In his presentation, “Tomorrow’s Radiology,” Dr. Pettigrew, founding director of the National Institute of Biomedical Imaging and Bioengineering, stressed that the overall goal of today’s healthcare enterprise is to achieve healthy longevity — to be born healthy, acquire no significant disease and to reach the end of life without pain or suffering from disease.
“That bold vision requires technological innovation for earlier precision diagnostics and therapeutics,” Dr. Pettigrew said. “And tomorrow’s radiology will play a critical role in achieving this goal.
“We emphasize innovation because we realize that like imagination, there is no end to innovation,” Dr. Pettigrew said.
For example, he referred to Peter Basser, PhD, of the National Institutes of Health and a team of researchers who invented and developed MR diffusion-tensor imaging, which is now used to map the human connectome.
“His latest innovation actually quantifies neural conduction latency,” Dr. Pettigrew said. “This has the potential to offer new insights into some of our most challenging healthcare conditions in the brain, such as mental health and psychiatric illness.”
Dr. Pettigrew also discussed a 4-D motion compensation MRI technique that allows for the in-utero assessment of cerebral function.
“This technique is able to depict the functional neural network involved in inward thinking,” Dr. Pettigrew said. “This is the so-called ‘default’ mode network believed to be disturbed in autism and related to emotional development.”
A technique like this could allow for the evaluation of a number of factors related to development, ranging from something as simple as a person’s diet to the impact of listening to music, Dr. Pettigrew said.
Other areas in which imaging innovations have had a significant effect on health outcomes include the use of CT to evaluate the risk for coronary artery disease, mixed-reality MRI-guided planning for breast conserving surgery and the potential of MRI-ultrasound (US) in treating prostate cancer via focal laser ablation.
Radiologic Innovations Critical to the Future
Radiologists are also demonstrated innovators. For example, Dr. Pettigrew referred to a program at Massachusetts General Hospital, Boston, called the Radiology Consultation Clinic in which patients meet directly with radiologists to review images with the idea of getting them to take more responsibility for their own health and to follow their physicians’ advice.

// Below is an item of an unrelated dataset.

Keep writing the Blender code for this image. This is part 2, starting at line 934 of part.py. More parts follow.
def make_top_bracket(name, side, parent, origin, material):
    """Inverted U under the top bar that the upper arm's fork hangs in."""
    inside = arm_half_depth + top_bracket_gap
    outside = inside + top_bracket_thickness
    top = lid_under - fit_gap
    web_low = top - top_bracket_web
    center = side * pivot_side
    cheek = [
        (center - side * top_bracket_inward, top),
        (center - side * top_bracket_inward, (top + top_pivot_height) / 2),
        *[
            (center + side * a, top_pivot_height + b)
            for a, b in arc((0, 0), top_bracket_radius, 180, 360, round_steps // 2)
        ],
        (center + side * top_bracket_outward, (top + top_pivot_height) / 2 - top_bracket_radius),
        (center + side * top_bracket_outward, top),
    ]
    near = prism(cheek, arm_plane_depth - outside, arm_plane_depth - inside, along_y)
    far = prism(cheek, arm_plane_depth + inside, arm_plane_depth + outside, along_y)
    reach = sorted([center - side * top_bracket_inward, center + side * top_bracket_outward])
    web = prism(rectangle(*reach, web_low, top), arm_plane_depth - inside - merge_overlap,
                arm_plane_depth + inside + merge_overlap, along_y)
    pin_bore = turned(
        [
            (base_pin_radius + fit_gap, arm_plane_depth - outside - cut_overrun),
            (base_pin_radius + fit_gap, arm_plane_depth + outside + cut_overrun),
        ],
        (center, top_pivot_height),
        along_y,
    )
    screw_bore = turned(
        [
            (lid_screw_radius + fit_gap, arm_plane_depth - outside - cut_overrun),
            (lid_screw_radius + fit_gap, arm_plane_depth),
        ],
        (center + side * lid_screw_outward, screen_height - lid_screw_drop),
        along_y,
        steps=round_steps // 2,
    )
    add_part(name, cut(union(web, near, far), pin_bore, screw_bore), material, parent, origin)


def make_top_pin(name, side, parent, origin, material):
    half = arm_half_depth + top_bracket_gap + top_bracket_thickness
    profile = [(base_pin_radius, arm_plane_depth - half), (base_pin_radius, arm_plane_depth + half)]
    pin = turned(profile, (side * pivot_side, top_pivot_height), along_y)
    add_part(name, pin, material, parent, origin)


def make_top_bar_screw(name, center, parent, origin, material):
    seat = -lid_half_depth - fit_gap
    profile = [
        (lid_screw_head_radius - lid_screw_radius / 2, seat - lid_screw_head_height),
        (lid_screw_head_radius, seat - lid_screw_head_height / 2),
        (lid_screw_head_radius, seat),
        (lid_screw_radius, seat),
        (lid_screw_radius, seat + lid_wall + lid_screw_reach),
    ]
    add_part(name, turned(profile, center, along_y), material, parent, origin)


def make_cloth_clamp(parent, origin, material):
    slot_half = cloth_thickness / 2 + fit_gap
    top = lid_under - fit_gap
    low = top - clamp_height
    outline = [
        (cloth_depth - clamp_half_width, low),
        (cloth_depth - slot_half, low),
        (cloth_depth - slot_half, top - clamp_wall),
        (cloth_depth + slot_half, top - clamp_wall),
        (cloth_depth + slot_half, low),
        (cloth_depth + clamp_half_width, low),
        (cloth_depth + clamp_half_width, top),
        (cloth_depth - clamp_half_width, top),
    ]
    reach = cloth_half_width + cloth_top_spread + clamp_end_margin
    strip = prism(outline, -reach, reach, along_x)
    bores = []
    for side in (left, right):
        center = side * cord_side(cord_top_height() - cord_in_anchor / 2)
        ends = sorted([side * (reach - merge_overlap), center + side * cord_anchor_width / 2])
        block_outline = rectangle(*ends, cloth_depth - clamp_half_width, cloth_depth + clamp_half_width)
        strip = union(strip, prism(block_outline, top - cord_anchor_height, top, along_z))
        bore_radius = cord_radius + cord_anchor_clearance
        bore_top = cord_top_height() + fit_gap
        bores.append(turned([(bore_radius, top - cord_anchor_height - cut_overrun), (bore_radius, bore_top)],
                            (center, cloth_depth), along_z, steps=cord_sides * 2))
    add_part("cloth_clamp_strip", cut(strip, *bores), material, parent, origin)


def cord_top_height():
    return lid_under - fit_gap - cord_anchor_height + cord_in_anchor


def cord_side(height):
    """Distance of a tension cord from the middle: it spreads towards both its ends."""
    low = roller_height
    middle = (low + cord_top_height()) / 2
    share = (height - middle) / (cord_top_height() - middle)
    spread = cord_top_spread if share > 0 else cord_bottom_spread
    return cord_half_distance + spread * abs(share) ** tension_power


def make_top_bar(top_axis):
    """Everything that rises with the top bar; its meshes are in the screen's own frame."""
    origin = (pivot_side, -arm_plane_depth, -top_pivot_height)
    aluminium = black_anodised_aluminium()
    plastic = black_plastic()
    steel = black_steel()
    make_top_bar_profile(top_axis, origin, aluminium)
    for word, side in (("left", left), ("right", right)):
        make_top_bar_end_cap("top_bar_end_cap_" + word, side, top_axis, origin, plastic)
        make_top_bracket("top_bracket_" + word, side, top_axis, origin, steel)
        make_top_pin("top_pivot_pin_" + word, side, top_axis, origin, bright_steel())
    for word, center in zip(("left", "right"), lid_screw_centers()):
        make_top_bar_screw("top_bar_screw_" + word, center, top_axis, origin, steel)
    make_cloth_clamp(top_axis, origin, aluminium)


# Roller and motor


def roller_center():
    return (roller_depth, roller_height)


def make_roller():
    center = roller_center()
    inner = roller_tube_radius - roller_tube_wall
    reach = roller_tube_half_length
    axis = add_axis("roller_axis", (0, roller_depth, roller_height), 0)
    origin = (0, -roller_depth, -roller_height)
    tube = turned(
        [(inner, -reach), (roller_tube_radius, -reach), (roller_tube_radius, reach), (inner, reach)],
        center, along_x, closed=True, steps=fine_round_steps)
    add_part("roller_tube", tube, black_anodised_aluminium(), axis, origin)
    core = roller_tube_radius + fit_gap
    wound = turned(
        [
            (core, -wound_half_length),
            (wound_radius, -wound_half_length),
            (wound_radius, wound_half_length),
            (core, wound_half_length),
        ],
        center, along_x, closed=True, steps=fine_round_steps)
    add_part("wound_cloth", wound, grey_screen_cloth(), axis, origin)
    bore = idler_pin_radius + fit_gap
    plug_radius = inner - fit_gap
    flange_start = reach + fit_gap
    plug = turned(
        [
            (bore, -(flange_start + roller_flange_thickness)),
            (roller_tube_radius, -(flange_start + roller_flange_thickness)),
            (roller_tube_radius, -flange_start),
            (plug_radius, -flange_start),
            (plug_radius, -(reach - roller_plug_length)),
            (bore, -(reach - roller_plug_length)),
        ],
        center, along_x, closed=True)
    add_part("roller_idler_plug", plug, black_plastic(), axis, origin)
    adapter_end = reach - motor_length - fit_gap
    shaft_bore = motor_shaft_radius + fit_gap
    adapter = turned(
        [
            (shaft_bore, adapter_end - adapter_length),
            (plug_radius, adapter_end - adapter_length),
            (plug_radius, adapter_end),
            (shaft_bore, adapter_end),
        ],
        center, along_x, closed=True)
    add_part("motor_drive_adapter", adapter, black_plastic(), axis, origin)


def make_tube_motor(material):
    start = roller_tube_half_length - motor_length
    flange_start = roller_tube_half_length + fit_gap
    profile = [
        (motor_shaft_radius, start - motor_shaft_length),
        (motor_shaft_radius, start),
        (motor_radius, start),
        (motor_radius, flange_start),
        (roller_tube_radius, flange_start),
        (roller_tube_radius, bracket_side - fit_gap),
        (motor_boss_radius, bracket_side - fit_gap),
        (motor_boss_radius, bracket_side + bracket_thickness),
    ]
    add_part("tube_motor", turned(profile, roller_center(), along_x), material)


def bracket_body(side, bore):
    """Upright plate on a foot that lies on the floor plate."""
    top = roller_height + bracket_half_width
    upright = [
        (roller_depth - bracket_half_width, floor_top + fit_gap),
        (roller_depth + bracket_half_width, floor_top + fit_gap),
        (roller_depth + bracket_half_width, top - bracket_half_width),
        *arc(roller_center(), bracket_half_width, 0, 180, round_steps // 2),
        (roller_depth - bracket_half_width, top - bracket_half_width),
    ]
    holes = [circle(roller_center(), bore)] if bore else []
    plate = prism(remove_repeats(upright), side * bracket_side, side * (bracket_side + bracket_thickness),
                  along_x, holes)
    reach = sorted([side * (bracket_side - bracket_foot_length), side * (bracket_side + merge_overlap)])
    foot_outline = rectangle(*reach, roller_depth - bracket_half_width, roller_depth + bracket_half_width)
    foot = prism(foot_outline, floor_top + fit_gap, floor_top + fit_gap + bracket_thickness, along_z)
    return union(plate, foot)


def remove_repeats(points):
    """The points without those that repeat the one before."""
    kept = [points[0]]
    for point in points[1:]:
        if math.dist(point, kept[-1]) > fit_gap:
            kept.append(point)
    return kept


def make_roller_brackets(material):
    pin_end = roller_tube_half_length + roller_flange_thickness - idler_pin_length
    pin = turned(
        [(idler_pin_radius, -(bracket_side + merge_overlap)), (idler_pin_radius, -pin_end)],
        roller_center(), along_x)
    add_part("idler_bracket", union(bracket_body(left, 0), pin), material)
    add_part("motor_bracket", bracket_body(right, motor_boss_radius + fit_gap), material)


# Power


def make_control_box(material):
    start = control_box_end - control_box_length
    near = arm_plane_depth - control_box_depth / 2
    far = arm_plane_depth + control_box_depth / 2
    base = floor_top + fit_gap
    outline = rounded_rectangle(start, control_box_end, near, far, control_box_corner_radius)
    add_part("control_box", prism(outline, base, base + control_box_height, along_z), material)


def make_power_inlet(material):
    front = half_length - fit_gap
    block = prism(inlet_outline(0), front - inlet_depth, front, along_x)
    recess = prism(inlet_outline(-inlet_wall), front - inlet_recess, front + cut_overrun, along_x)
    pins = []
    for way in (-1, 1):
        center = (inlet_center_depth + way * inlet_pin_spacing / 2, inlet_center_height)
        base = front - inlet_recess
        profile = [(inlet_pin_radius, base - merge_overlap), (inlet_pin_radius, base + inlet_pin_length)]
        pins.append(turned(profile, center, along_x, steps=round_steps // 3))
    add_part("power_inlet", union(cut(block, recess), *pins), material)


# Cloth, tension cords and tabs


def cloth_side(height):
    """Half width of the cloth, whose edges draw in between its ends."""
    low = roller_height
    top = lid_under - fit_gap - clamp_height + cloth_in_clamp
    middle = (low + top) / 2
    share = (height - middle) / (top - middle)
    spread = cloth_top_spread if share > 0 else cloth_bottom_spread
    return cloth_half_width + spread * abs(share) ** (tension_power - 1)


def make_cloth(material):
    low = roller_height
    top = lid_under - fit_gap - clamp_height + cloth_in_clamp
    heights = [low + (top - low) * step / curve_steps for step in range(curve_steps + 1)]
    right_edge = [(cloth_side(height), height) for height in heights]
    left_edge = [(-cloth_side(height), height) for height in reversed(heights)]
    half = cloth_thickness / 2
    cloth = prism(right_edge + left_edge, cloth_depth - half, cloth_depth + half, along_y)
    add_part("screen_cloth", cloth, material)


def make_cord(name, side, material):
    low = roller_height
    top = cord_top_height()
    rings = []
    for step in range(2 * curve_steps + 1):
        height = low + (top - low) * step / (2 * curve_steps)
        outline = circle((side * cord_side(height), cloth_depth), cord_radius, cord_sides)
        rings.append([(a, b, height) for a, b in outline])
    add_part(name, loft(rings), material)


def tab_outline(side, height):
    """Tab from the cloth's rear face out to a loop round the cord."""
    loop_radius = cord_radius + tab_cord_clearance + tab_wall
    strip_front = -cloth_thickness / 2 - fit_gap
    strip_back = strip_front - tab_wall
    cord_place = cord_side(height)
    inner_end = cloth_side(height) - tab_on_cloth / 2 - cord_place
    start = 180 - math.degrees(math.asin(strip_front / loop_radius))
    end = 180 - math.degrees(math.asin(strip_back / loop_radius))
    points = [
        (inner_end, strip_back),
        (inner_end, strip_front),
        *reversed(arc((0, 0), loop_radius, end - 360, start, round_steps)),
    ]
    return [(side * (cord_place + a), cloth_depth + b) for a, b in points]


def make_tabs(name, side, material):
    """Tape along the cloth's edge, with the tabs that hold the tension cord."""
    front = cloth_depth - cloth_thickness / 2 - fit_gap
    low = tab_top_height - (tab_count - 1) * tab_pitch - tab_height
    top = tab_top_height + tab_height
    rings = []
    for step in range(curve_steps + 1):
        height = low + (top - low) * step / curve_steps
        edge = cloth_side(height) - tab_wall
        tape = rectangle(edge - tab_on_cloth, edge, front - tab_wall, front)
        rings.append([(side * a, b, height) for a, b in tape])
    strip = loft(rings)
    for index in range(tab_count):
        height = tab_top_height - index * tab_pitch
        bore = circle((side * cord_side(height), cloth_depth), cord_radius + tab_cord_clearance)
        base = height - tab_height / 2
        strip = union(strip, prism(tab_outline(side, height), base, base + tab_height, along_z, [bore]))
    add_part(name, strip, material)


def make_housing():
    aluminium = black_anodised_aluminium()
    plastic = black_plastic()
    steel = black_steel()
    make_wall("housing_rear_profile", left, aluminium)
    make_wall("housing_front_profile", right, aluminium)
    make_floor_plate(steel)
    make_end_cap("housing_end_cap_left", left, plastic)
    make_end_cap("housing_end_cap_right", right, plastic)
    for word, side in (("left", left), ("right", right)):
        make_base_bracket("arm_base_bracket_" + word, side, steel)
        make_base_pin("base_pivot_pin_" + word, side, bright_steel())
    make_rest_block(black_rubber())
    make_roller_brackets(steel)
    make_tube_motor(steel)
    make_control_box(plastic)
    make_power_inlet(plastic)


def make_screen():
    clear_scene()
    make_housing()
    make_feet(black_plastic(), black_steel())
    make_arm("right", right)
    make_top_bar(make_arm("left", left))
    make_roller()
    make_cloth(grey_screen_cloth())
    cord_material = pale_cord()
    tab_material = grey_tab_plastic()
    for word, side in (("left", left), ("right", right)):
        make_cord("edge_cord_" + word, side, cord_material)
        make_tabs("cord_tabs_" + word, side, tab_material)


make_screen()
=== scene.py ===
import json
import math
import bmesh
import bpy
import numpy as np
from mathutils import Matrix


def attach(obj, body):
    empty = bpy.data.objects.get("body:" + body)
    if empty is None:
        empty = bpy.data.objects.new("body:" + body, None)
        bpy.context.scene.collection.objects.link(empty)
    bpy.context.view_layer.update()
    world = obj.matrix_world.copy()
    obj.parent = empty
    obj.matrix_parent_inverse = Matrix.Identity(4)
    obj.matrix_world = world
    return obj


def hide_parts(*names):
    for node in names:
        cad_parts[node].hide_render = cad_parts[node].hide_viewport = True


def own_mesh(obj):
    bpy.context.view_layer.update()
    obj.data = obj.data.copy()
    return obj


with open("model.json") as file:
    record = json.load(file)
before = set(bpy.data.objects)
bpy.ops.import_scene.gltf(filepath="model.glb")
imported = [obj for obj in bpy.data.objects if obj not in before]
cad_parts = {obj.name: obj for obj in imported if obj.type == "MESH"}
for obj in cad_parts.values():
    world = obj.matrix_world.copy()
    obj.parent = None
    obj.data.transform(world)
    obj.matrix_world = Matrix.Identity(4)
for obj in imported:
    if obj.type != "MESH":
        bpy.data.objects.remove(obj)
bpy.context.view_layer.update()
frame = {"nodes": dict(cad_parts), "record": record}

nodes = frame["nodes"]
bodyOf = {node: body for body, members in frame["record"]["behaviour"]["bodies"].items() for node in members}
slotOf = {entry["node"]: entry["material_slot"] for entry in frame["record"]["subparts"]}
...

“This is the kind of role and impact we can have,” Dr. Pettigrew said, adding that this type of innovation is directly tied to the role radiologists will play going forward — that of imaging and data science experts who are active members of the healthcare team.
This shift is demonstrated by some of the themes highlighted in recent Radiology articles, such as integrated diagnostics, radiomics, machine learning and artificial intelligence.
“The key message here is that modern imaging science is information and data science,” Dr. Pettigrew said. “Extracting the data from these images will improve the value proposition in imaging.”
And to do so, he added, tomorrow’s radiologists must follow a clear path.
“Radiologists must leverage the digital revolution, the state of hyperconnectivity we are in, big data science and artificial intelligence.”